We believe that the current separations along lines of status and areas of research and practice diminish our capacity to shape our work and serve our communities. Most significantly, they diminish our potential to dismantle and rebuild through questioning and research. In public, academic, school, and special libraries, archives, museums, and LIS faculties; in all areas of practice such as public service, information literacy, collections, data management, knowledge organization; in issues that we care about like justice, liberation, memory, history, geography, research, teaching, and access, we ask, “who controls the conditions and to which ends are the tools wielded?” 

This project aims to facilitate conversations and set the stage for common work. Rather than speaking about divisions along lines of research/theory/practice or librarian/archivist/scholar/faculty/practitioner, our aim is to study together and to foster spaces where we share interests, ideas, goals, and worries. Our work is impossible to neatly define in terms of job descriptions and titles, and so we want to discuss the various dimensions of the research we do and want to do, as well as our hopes for how that work will be carried forth in practice, and in ongoing dialogue. We also hope to hear stories about the barriers you have encountered, the opportunities you have witnessed or taken advantage of, and ways you have forged spaces for solidarity and collaboration. Our sense is that we have encountered barriers and opportunities in many different ways, and that collectively, we might arrive at greater understanding, greater hope, and greater power.

We invite proposals for papers on topics including (but not limited to): 

  • What areas of LIS are most conducive to, in need of, or benefit from collaboration among practicing library, archive, and museum workers, university professors / instructors, and patrons or communities?
  • How can we build a culture of doing and supporting and recognizing LIS research across the field?
  • What are the questions we need to be asking of our field? 
  • To what extent does solution-based or outcome-based research limit our capacity to closely examine the field?
  • What is our relationship to disciplinarity, mastery, claims, and extraction with regard to knowledge production? Is there room for interdisciplinary or un-disciplinary research? Is there value in unmastering knowledge or refusing to make claims? What might that look like?
  • What are the barriers to and/or opportunities for collaboration and communication within and across LIS communities?

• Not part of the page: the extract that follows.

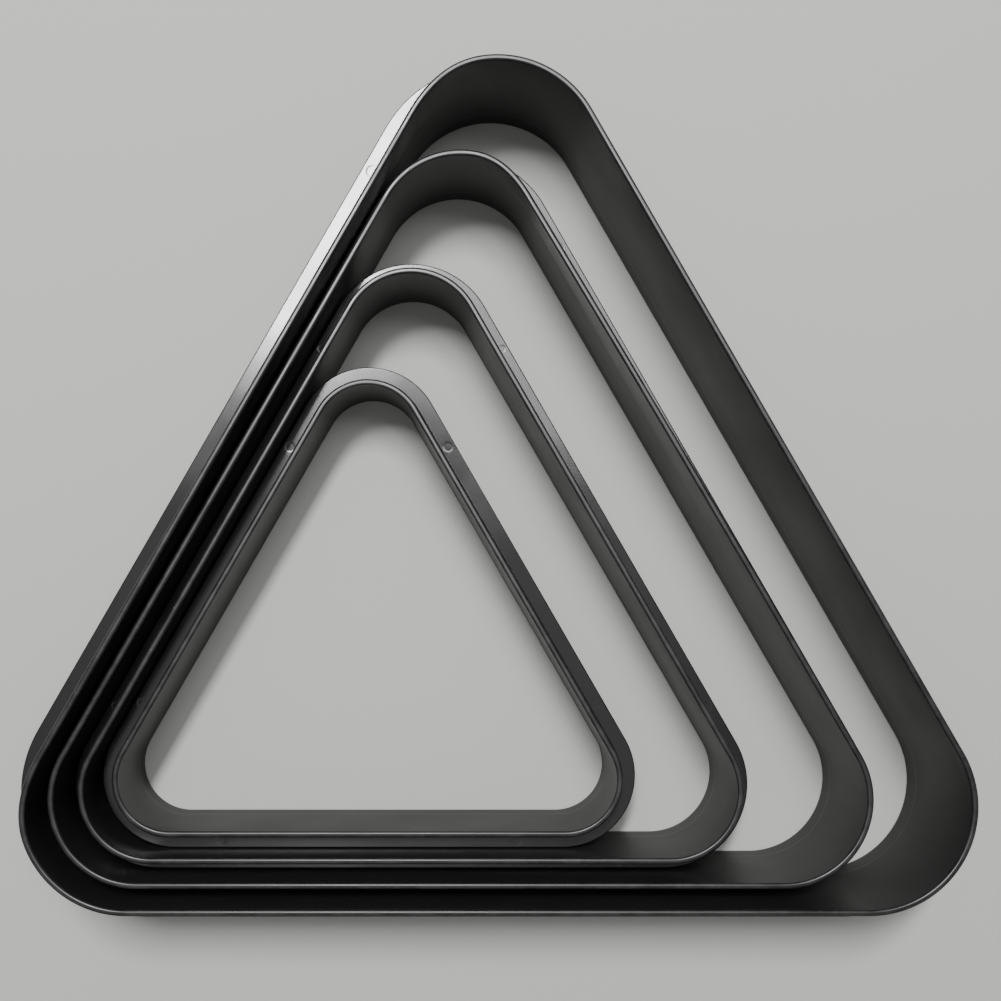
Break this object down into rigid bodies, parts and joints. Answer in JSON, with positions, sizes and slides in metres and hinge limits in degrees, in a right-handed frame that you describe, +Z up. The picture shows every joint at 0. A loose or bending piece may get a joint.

Can new collaborations help us address complex issues in ways that have not been able to do in our current silos?
  • Which research methods are most productive in the work of dismantling and rebuilding? How might Indigenous, anti-racist, and anti-colonial approaches to research reorganize the tools of research and how they are used? 
  • In what ways are arts-based methods / research creation approaches applicable to LIS? 
  • How can research influence or inform activism? Can practice, experience, and communities inform an activist research agenda in LIS? What topics or issues have integrated activism and research effectively? Which areas need more attention?
  • How can research inform local, regional, national, or international policy?
  • How can research inform teaching, and how does teaching inform research?
  • What is the use of basic or theoretical or historical research in LIS? In what ways is it productive or counterproductive to draw a distinction between basic or theoretical research and applied research in LIS? Does/can basic research inform LIS practice?

Please send abstracts of up to 500 words for proposed research articles, perspective pieces, or creative works to madler7@uwo.ca by May 1, 2021. Proposals should include main argument or findings, methodologies and/ or theoretical frameworks. Based on submitted abstracts, invitations for full proposals will be sent by June 1, 2021. Full submissions will be due September 1, 2021, with rolling publication dates in Winter/Spring 2022.

 

Types of Submissions

JCLIS welcomes the following types of submissions:

  • Research Articles (no more than 7,000 words)
  • Perspective Essays (no more than 5,000 words)
  • Literature Reviews (no more than 7,000 words)
  • Interviews (no more than 5,000 words)
  • Book or Exhibition Reviews (no more than 1,200 words)

Research articles and literature reviews are subject to peer review by two referees. Perspective essays are subject to peer review by one referee. Interviews and book or exhibition reviews are subject to review by the issue editor(s).

 

Notes

[1] Ruth Wilson Gilmore, "Public Enemies and Private Intellectuals: Apartheid USA," Race & Class 35, no. 1 (1993): 69-78.

[2] Lise Doucette and Kristin Hoffmann, “Conceptions of Research Among Academic Librarians and Archivists,” Canadian Journal of Academic Librarianship 5 (2019): 1-25.

[3] Shawn(ta) Smith-Cruz, “Referencing Audre Lorde,” in Reference Librarianship and Justice: History, Practice, and Praxis, eds. Kate Adler, Ian Beilin, and Eamon Tewell (Sacramento, CA: Library Juice Press, 2018): 279.